Coordination does not add the threat of quid pro quo corruption that accompanies express advocacy speech...A candidate's coordination with and approval of issue advocacy speech, along with the fact that the speech may benefit his or her campaign because the position taken on the issues coincides with his or her own, does not rise to the level of 'favors for cash.' Logic instructs that there is no room for a quid pro quo arrangement when the views of the candidate and the issue advocacy organization coincide.

Coordination plus benefit to the campaign plus expenditure does not raise any risk of corruption if the views of the candidate and the views of the organizations coincide. The "logic" in this argument is somewhere between laughable and appalling. But to really see why, we need to break it down into its component propositions.

Judge Randa's argument that so long as there is a coincidence of views between a candidate and a group there can be no danger of corruption is mindblowing. The Walker case, after all, does not present the worst possible situation. In the Walker case, it seems clear that the campaign was controlling the activities of the "advocacy" groups. But coordination is a two way street. So imagine this: a group, call it the Club for Growth, funnels money from a dozen anonymous organizations and makes it available to organizations to pay for ads supporting candidates that do not mention the candidate by name. According to Randa, that's fine so long as there is perfect coincidence in their views. And how is that coincidence of views to be established? Simple: the Club for Growth can review every campaign ad, position statement, and speech the candidate intends to give ahead of time and politely suggest amendments. Not, of course, to purchase an ideological position on any kind of quid pro quo basis, just to be sure that their views coincide. According to Randa's logic as long as it works the direct supervision of campaigns perfectly legal. This is not just buying candidates, this is buying candidates on spec.

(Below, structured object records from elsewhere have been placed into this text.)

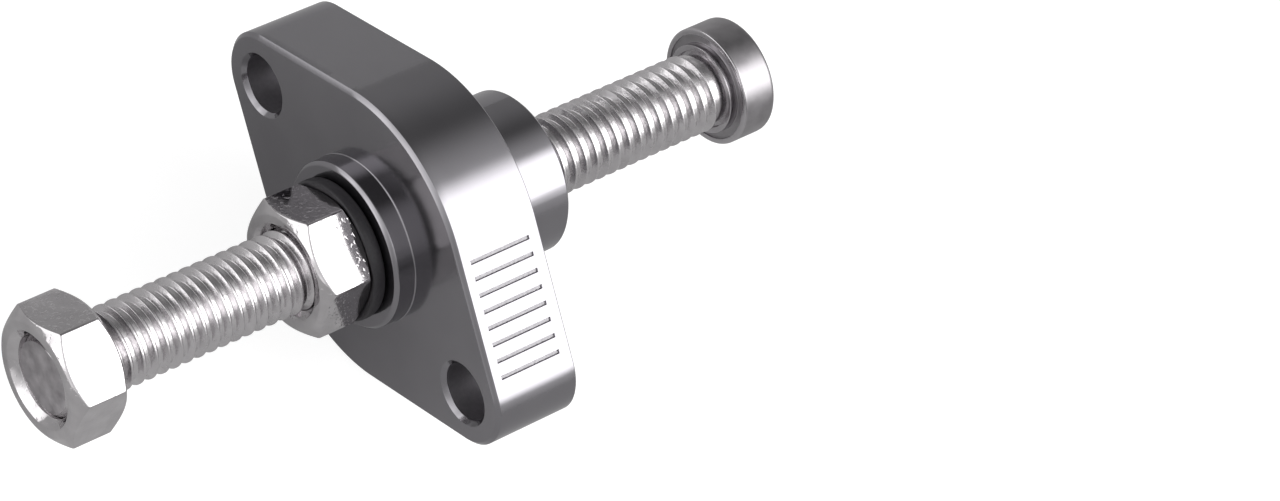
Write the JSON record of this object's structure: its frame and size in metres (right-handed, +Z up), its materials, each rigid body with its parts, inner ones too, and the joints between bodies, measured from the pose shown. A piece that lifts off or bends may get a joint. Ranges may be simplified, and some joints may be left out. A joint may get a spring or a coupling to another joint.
{
  "type": "cam chain tensioner",
  "caption": "Manual cam chain tensioner: two-bolt anodised housing with boss and spigot, threaded adjuster screw with hex end, lock nut, rubber seal ring and swivelling foot.",
  "frame": {"origin": "on the screw's axis, in the flange's rear face, midway between the two bolt holes", "axes": "+Y along the screw into the engine, +X through the bolt holes towards the grooved side, +Z up"},
  "size_m": [0.0544, 0.0968, 0.0368],
  "materials": {
    "anodised_aluminium": "dark grey gloss anodising over fine machining",
    "black_rubber": "smooth black rubber",
    "zinc_plated_steel": "bright zinc plate",
    "threaded_steel": "bright rolled thread",
    "turned_steel": "turned steel with fine concentric tool marks"
  },
  "bodies": {
    "housing": {"housing": "anodised_aluminium", "seal_ring": "black_rubber"},
    "foot": {"foot": "turned_steel"},
    "screw": {"adjuster_screw": "threaded_steel", "end_nut": "zinc_plated_steel"},
    "lock_nut": {"lock_nut": "zinc_plated_steel"}
  },
  "joints": [
    {"name": "adjuster_travel", "type": "slide", "parent": "housing", "child": "foot", "axis": [0, 1, 0], "range_m": [-0.0254, 0.02064]},
    {"name": "screw_turn", "type": "hinge", "parent": "foot", "child": "screw", "pos_m": [0, 0, 0], "axis": [0, 1, 0], "range_deg": [-5760, 4680]},
    {"name": "lock_nut_back_off", "type": "slide", "parent": "housing", "child": "lock_nut", "axis": [0, -1, 0], "range_m": [0, 0.003]}
  ],
  "couplings": [
    {"joint": "screw_turn", "follows": "adjuster_travel", "rad_per_m": 3957.9}
  ]
}
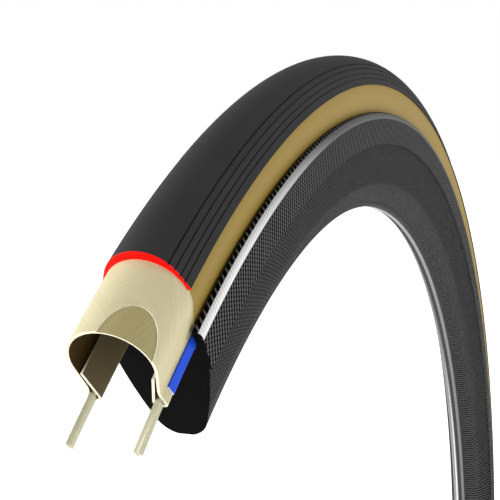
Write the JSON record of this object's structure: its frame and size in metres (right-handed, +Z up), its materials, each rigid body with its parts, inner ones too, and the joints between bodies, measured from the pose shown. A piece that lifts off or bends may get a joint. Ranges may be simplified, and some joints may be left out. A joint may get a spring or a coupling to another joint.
{
  "type": "bicycle tyre on rim",
  "caption": "Road bicycle tyre on a deep woven-carbon rim, as an upright ring cut away at one end so that each layer of the tyre steps back in turn.",
  "frame": {"origin": "the wheel's centre, on the axle's line at the mid-plane of the tyre", "axes": "+Y along the axle towards the left side, +Z up, +X forwards; the display cut is at the upper rear"},
  "size_m": [0.6732, 0.025, 0.6732],
  "materials": {
    "tread_rubber": "satin charcoal rubber with fine grooves",
    "base_rubber": "satin red rubber",
    "belt_fabric": "fine yellow-brown weave",
    "casing_cotton": "cream thread ply, lightly rubbered",
    "casing_inside": "cream thread ply, brown on the inside",
    "core_fibre": "pale bonded fibre",
    "filler_rubber": "dark soft rubber",
    "tan_rubber": "satin tan rubber",
    "blue_tape": "tight blue nylon tape",
    "carbon_weave": "woven carbon under satin lacquer",
    "rim_fill": "matt black",
    "track_weave": "woven carbon, ground matt for braking",
    "tape_film": "black tape"
  },
  "bodies": {
    "root": {"tread_crown": "tread_rubber", "tread_shoulder_left": "tread_rubber", "tread_shoulder_right": "tread_rubber", "tread_base": "base_rubber", "puncture_belt": "belt_fabric", "casing_outer_ply": "casing_cotton", "casing_inner_ply": "casing_inside", "bead_core_left": "core_fibre", "bead_core_right": "core_fibre", "bead_filler_left": "filler_rubber", "bead_filler_right": "filler_rubber", "sidewall_left": "tan_rubber", "sidewall_right": "tan_rubber", "chafer_left": "blue_tape", "chafer_right": "blue_tape", "rim_shell": "carbon_weave", "rim_core": "rim_fill", "rim_tape": "tape_film", "brake_track_left": "track_weave", "brake_track_right": "track_weave"}
  },
  "joints": []
}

And that is pretty much exactly what the Club for Growth and its backers are after. The Club for Growth does not care about Scott Walker's political embarrassment or public opinion; they made that clear when they sought the release of the emails in the first place. The Club's goal is to get the U.S. Supreme Court to strike down all laws limiting coordination as restrictions on free speech. That would be the freedom to funnel anonymous corporate contributions through shell organizations which then operate under the control of or in control over political candidates' campaigns. And all of it could be done in secret and tax free because, after all, none of it is "political activity."

Given the bizarre legal fictions at work, it may turn out that everything that Walker and his aides did was technically legal under the prevailing interpretation of Wisconsin law despite the fact that their activities manifestly represent complete subversion of the law's intent. But that is not remotely the point. The U.S. Supreme Court has twisted the Constitution to invent a legal doctrine that prevents We the People from attempting to preserve our democracy against oligarchy and corruption. Judge Randa and the groups that poured money into Wisconsin to help Walker when it suited them are looking to finish the job.